The time, though, is ripe.

Consumer interest in food safety and practices has never been stronger. Retailers and wholesalers desire the same assurances, along with consistent product safety and quality management systems that maximize sales while minimizing waste.

With the U.S. being the biggest importer and exporter of perishable food goods, it was vital to focus energies on the complex system of cold chain shipping and receiving that currently exists and refine it for an evolving society and economy.

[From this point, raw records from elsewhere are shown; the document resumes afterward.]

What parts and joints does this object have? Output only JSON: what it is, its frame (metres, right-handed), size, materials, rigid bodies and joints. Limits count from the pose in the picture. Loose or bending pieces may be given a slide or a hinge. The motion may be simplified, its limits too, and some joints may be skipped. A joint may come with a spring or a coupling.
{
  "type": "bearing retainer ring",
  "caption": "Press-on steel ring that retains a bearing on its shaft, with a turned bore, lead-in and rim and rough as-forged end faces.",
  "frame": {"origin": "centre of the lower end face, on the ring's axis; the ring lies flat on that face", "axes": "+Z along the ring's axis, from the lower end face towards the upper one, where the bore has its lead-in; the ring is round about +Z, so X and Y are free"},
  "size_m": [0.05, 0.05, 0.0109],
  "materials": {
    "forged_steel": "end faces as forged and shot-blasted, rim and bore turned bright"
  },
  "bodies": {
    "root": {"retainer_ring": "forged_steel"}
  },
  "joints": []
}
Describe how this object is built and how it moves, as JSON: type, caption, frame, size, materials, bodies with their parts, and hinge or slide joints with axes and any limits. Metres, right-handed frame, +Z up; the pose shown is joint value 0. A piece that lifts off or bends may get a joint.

Specifically, there are three current trends that will force more attention on and resources to integrating food chains:

  • Pending food safety legislation will likely require time limits be placed on product tracing, which can only be satisfied through automation and integration. This will also require cooperation among the food chain entities, along with standardizing data requirements. New technologies, processes and infrastructures will be necessary to reduce the costs that accompany these regulations.
  • Improved product quality monitoring will help predict the post-harvest life and the end of shelf life of food products. New types of data will need to be captured regarding product status and performance along with the advent of variable transfer times, temperatures and the opportunity to enhance product transfers.
  • Improved analytics are needed to better address the increase in food chain complexity. Today’s food chains offer more perishable products, additional participants as well as complex transportation logistics plus additional processes, technology and security. This requires new predictive models to best assess inventories and the need for replenishment throughout the chain.

“There’s not much visibility back up the food chain, even in the best of circumstances,” said IFC Director of Research John Bartholdi. “What we are really focusing on is knowing the history of food and when we receive it. If we can have much better estimations of shelf life, then we can move the product more efficiently through the supply chain here.”

Less waste, more efficient replenishment and better product quality is the end result.